Therapeutic strategies targeting endothelial function in humans: clinical implications.
Lee R., Channon KM., Antoniades C.
Persistent oxidative stress in the vascular wall may lead to endothelial dysfunction, a pathological process widely implicated in the morbidities observed in a spectrum of cardiovascular disease. The production of reactive oxygen species (ROS) is regulated by various oxidase enzymes and mitochondrial electron transport mechanisms. Nitric oxide (NO) is a key mediator of endothelial function via its effect on endothelium dependent vascular relaxation. Therapeutic interventions aimed to increase NO bioavailability in the vasculature may improve the long term cardiovascular outcome for healthy individuals, high-risk subjects, and patients with advanced atherosclerosis. Current therapeutic strategies focus on enhancing synthesis or lowering oxidative inactivation of NO in human vasculature. Of the available therapeutic agents, angiotensin converting enzyme inhibitors and statins have shown most promise at improving endothelial function and cardiovascular outcome after long term administration.

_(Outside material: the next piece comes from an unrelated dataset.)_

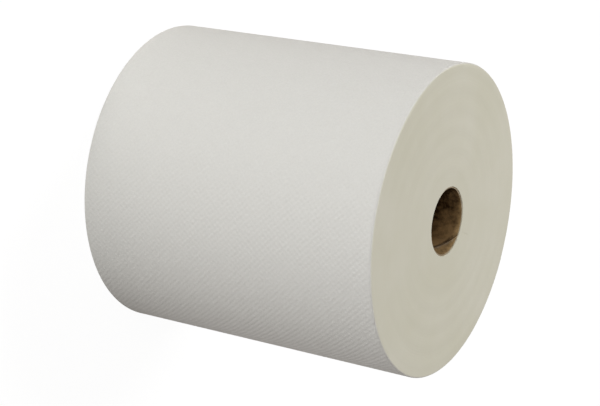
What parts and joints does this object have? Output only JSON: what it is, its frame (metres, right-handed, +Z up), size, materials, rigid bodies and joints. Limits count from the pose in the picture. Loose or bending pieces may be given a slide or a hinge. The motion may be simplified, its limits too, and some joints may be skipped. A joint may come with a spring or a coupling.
{
  "type": "paper towel roll",
  "caption": "Wide hard-wound roll of white embossed paper towel on an open spiral-wound cardboard core, standing on one end.",
  "frame": {"origin": "centre of the end that the roll stands on, on the core's axis", "axes": "+Z runs up the roll's axis, from the standing end to the other end; the tail of the outer turn lies 75 degrees round from +X, towards +Y"},
  "size_m": [0.1947, 0.1947, 0.2032],
  "materials": {
    "towel_paper": "matt, soft, finely embossed, with cream cut edges at the ends",
    "core_board": "matt brown paperboard"
  },
  "bodies": {
    "root": {"paper_roll": "towel_paper", "core_tube": "core_board"}
  },
  "joints": []
}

Other therapeutic approaches may also be useful towards improving endothelial dysfunction. These strategies include targeting NO synthesis by modulation of endothelial nitric oxide synthase (eNOS) coupling, such as folates and tetrahydrobiopterin. Evidence for the benefits of gene therapy to improve endothelial function is also emerging. However, the long term direct clinical benefit of these strategies aimed to improve endothelial function still remains unclear.